Poza słabym początkiem spotkania, to goście z Tarnobrzega przez cały czas prowadzili i mieli inicjatywę. Kotwica Kołobrzeg nie poddała się jednak nawet w momencie, gdy na kilka minut przed końcem przegrywała 13 punktami. - Na własne życzenie doprowadziliśmy do takiej sytuacji i zafundowaliśmy sobie emocje. Jakieś straty, dziwne zachowania się nam przydarzyły. Powinniśmy dowieźć to zwycięstwo do samego końca z większą różnicą punktową. Wygraliśmy jednak, był to nasz pierwszy wyjazdowy sukces i z tego się należy cieszyć, bo wygrać na hali rywala to bardzo ważna rzecz. Zwycięzców się nie sądzi.

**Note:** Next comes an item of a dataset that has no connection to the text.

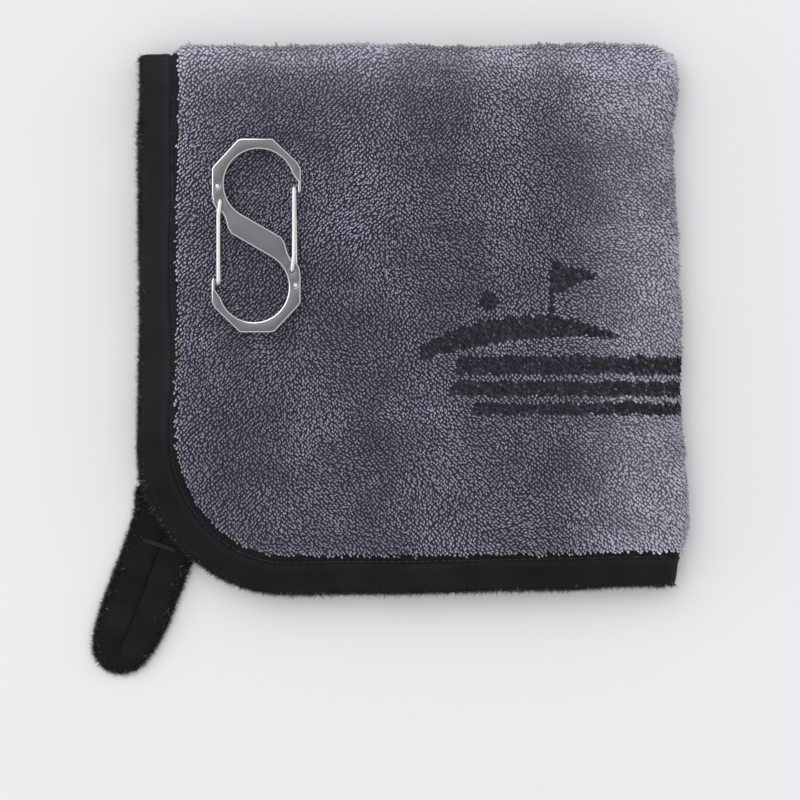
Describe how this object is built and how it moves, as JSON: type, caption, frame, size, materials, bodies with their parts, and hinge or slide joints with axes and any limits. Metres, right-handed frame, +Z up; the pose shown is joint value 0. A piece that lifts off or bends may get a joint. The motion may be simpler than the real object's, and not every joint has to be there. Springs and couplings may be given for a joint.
{
  "type": "golf towel",
  "caption": "Pile golf towel with a bound edge, folded in quarters, with a hanging loop at its corner and a steel double-gate S carabiner lying on it.",
  "frame": {"origin": "middle of the whole object's underside, on the surface it lies on", "axes": "+Z up from the surface, +Y from the bound bottom edge towards the top fold, +X from the bound left edge towards the right fold"},
  "size_m": [0.2178, 0.2306, 0.0197],
  "materials": {
    "pile_cloth": "matte looped pile, slate grey",
    "knit_tape": "matte brushed knit, black",
    "sewing_thread": "dull polyester thread, black",
    "satin_steel": "fine bead-blasted faces with polished edges",
    "polished_wire": "bright drawn wire"
  },
  "bodies": {
    "towel": {"towel_cloth": "pile_cloth", "edge_binding": "knit_tape", "seam_needle_thread": "sewing_thread", "seam_bobbin_thread": "sewing_thread", "loop_root": "knit_tape", "loop_bar_tack": "sewing_thread"},
    "hanging_loop": {"hanging_loop": "knit_tape"},
    "carabiner": {"carabiner_frame": "satin_steel", "lower_gate_root": "polished_wire", "upper_gate_root": "polished_wire"},
    "lower_gate": {"lower_gate": "polished_wire"},
    "upper_gate": {"upper_gate": "polished_wire"}
  },
  "joints": [
    {"name": "loop_swing", "type": "hinge", "parent": "towel", "child": "hanging_loop", "pos_m": [-0.0854, -0.07146, 0.003], "axis": [-0.9444, 0.3289, 0], "range_deg": [0, 90]},
    {"name": "carabiner_lift", "type": "slide", "parent": "towel", "child": "carabiner", "axis": [0, 0, 1], "range_m": [0, 0.04]},
    {"name": "lower_gate_open", "type": "hinge", "parent": "carabiner", "child": "lower_gate", "pos_m": [-0.06107, 0.05727, 0.0166], "axis": [0, 0, 1], "range_deg": [0, 35], "stiffness_Nm_per_rad": 0.1, "springref_deg": -8.59},
    {"name": "upper_gate_open", "type": "hinge", "parent": "carabiner", "child": "upper_gate", "pos_m": [-0.03487, 0.03147, 0.0166], "axis": [0, 0, 1], "range_deg": [0, 35], "stiffness_Nm_per_rad": 0.1, "springref_deg": -8.59}
  ]
}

Wolę grać mniej efektownie i zdobyć dwa punkty, niż zagrać piękny mecz i przegrać - mówi Marcin Nowakowski.
24-letni rozgrywający w trafił w ostatnich fragmentach rywalizacji wszystkie wykonywane przez siebie rzuty wolne (8/8), co sprawiło, że podopieczni Tomasza Mrożka nie byli w stanie zniwelować całych strat. - Takie rzeczy na pewno potrafią dodać pewności. Jestem kapitanem drużyny, powinienem brać w trudnych momentach odpowiedzialność. Tak było w meczu z Kotwicą. Cieszę się, że pokazałem, że w takich sytuacjach koledzy mogą na mnie liczyć. Ten sukces to jednak dzieło całego zespołu. Gra się od pierwszej od ostatniej minuty, nie wygrywa się tylko końcówkami. Zasłużenie wróciliśmy do Tarnobrzega z dwoma punktami - dodaje były zawodnik Polpharmy.
Po dojściu do drużyny Tony'ego Weedena trener Dariusz Szczubiał ma większe pole manewru. W Kołobrzegu Jeziorowcy pierwszy raz zagrali w nowym ustawieniu. - Wydaje mi się, że trener częściej będzie stosował takie granie na trzech "małych". Chaisson Allen jest bardzo uniwersalny, może grać na pozycjach 1-3. Ja i Tony Weeden możemy się wymieniać na rozegraniu. To na pewno dla przeciwnika ciężka sytuacja, gdy musi bronić trzech zawodników, którzy potrafią rzucić. Trener też ma teraz większe możliwości, na pewno wszystko też będzie zależało od przeciwnika. Moim zdaniem to jest dobre ustawienie - podkreśla rozgrywający.
Nowy gracz w składzie Stabill Jeziora sprawia, że Nowakowski i Allen nie będą już musieli grać całych meczów praktycznie bez zmiany. - Doszedł do nas gość, który bardzo grozi rzutem. Przeciwnik musi się mocno na nim skupiać, a to sprawia, że pozostali mają więcej miejsca. Jeśli chodzi o presje, to ona chyba wciąż jest na takim samym poziomie. Bardzo dużo od nas zależy w tym zespole i mamy tego świadomość. Możemy grać jednak agresywniej, swoją szybką koszykówkę. Trochę tych minut dla mnie i Allena na pewno będzie mniej, co na pewno pomoże. Nie da się być przez cały mecz po obu stronach parkietu tak samo agresywnym grając niemal 40 minut - dodaje Nowakowski.